▼

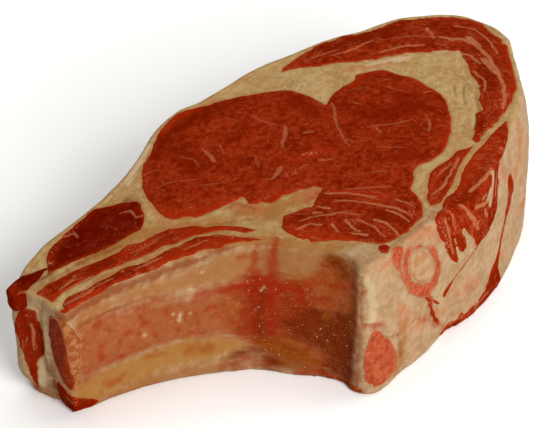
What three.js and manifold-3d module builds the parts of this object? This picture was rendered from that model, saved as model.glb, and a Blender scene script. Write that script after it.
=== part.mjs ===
// A raw beef rib roast cut one rib thick, lying on its lower cut face.
// Millimetres, +Z up. x runs from the rib tail (minus) to the outer fat cap (plus), y from the
// hollow rib wall (minus) to the fat-covered back (plus). The origin is under the middle, at
// x = MIDDLE_X of the outlines below. Fat and gristle are one body, and each muscle and bone sits
// in a pocket of it.

import * as THREE from "three";
import { ParametricGeometry } from "three/addons/geometries/ParametricGeometry.js";
import { mergeVertices } from "three/addons/utils/BufferGeometryUtils.js";
import Module from "manifold-3d";

const wasm = await Module();
wasm.setup();

// Driving dimensions.
const MIDDLE_X = 4;
const THICKNESS = 68; // from cut face to cut face, where the roast is thickest
const THICKEST_X = 26;
const TAIL_DROP = 12; // how much thinner it is at TAIL_REACH towards the rib tail
const TAIL_REACH = 170;
const CAP_DROP = 6; // how much thinner it is at CAP_REACH towards the fat cap
const CAP_REACH = 120;
const CUT_EDGE = 2; // rounding of the edge between a cut face and a wall
const CROWN = 1.2; // how far the middle of a wide muscle stands above the cut
const CROWN_WIDTH = 20; // half width from which a muscle has its whole crown
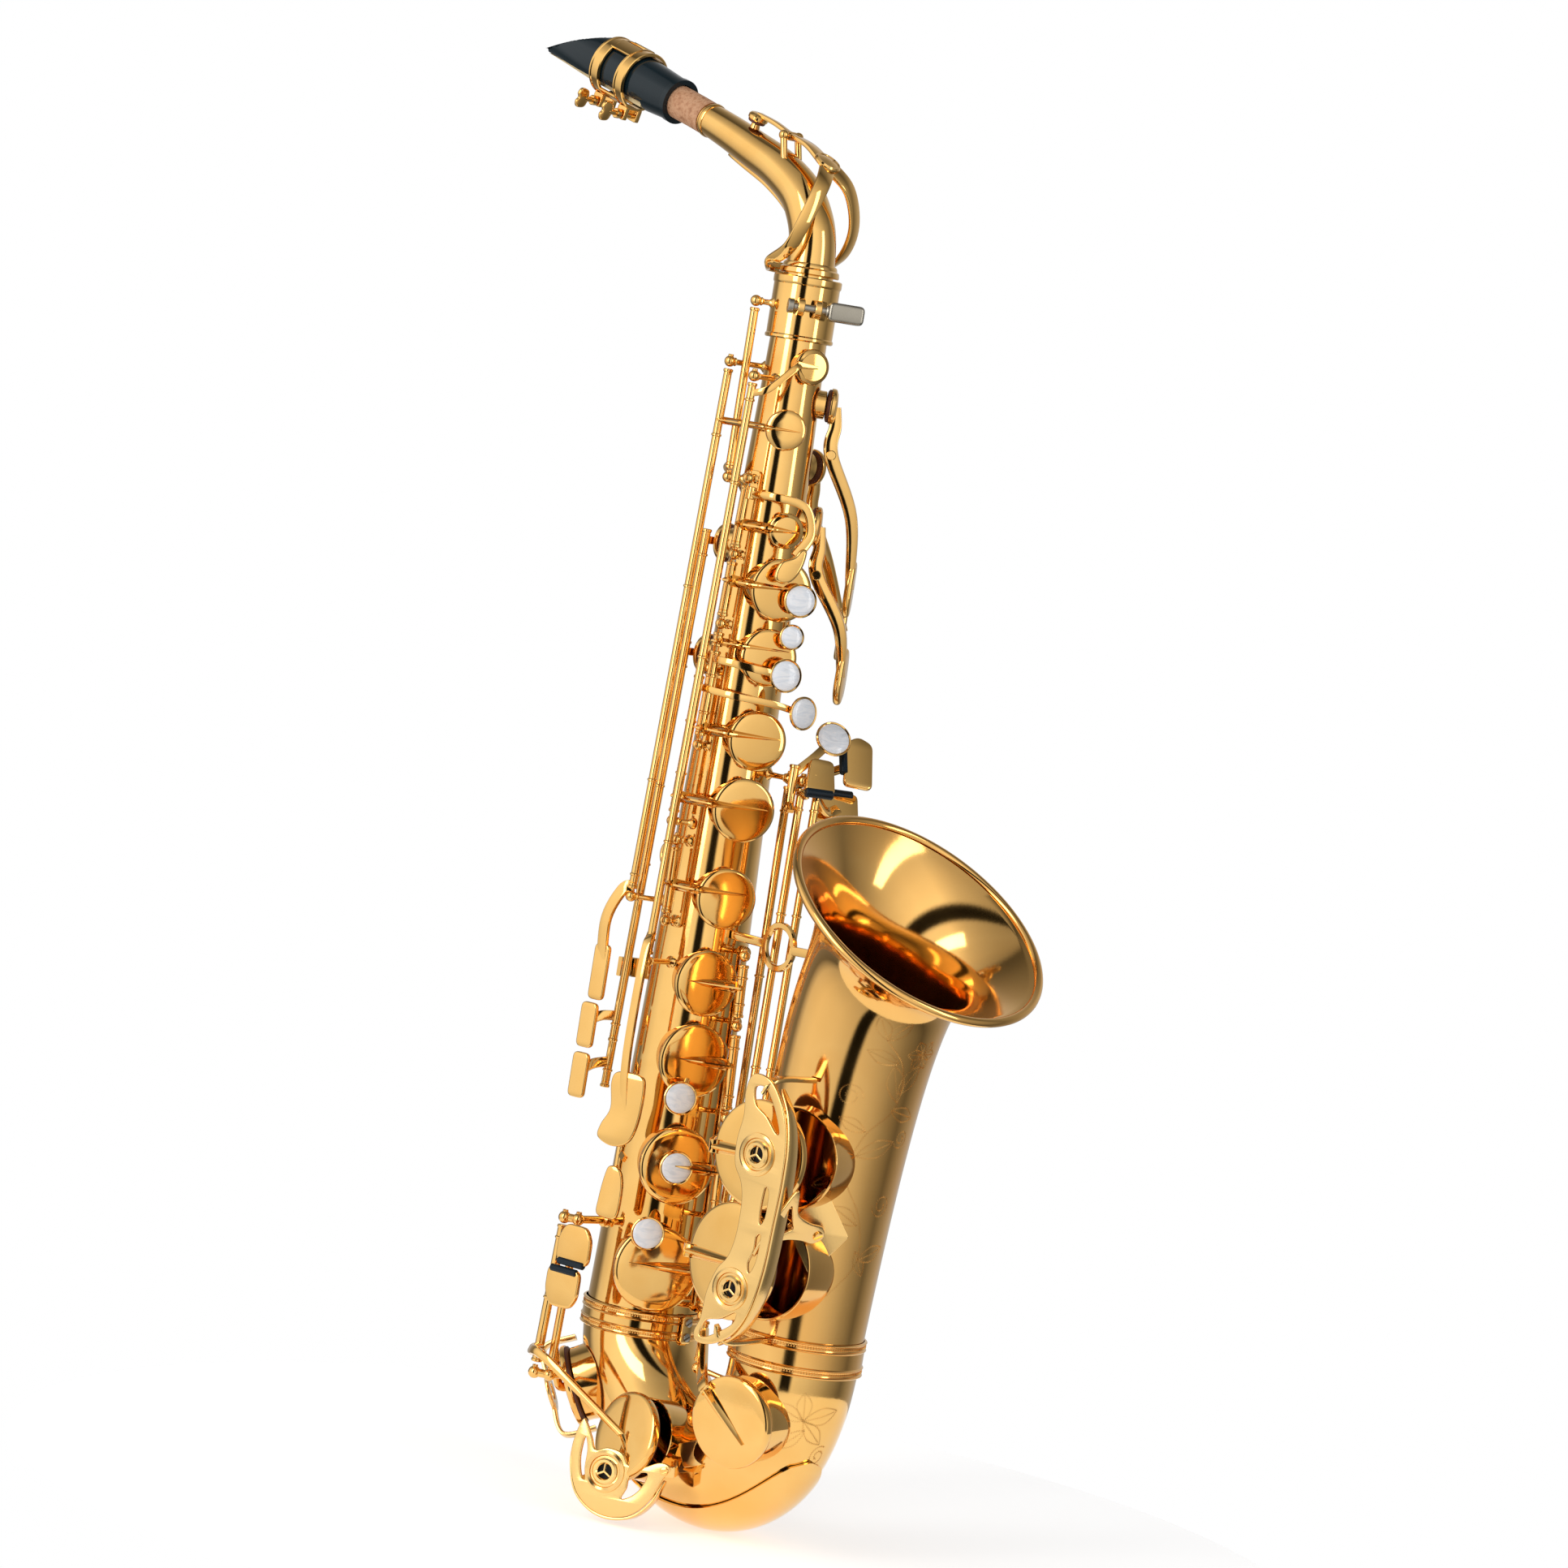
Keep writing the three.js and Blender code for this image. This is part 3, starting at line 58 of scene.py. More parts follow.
# ---- driving dimensions ----
GAP = 0.3
WALL = 1.2
BODY = {"bottom": -6.5, "top": 455, "radius": 26.4, "taper": 0.0298}
BELL = {"x": 109, "z": 6, "lean": 0.8, "radius": 28.8, "cone": 7.8, "rim_x": 143.3, "rim_z": 204.3}
FLARE = {"start": 0.77, "power": 3.2}
RIM = {"radius": 61.5, "lean": 36.2, "bead": 2.1}
HANDLES = {"bell_low": 145.8, "bell_rim": 37.5, "bow_body": 45, "bow_bell": 105}
NECK_TURN = 6
CUP = {"body": 4.9, "low": 6}
ARM = {"width": 5.4, "height": 4.4, "reach": 0.72}
CHIMNEY = {"height": 3, "wall": 1.1, "margin": 1.7, "low": 6}
TUBE = {"stack": 2.2, "side": 1.9}
LIFT = {"stack": 3.2, "bell": 8, "c": 6, "small": 2.4}
STRAP_RING = {"z": 205, "reach": 12}
TABLE = {"tube_top": 247.4, "arm": 244.4, "posts": 251}
THUMB_REST = {"z": 337, "azimuth": 140}
BRACE = {"z": 177, "y": -2.6, "ring_x": 57, "bell_wall": 89.4}
NECK = {"radius": 11.8, "end_radius": 6.4, "power": 1.15}
CURVE_LENGTH = {"bell": 205, "bow": 230}
REED_FACE = -7.95
LIGATURE_BANDS = (30, 48)


def vec(x, y, z):
    return Vector((x, y, z))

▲

Exercise prompt: Using the records above, select and copy every line that has the word "parts".

Answer to the exercise:
What three.js and manifold-3d module builds the parts of this object? This picture was rendered from that model, saved as model.glb, and a Blender scene script. Write that script after it.
Keep writing the three.js and Blender code for this image. This is part 3, starting at line 58 of scene.py. More parts follow.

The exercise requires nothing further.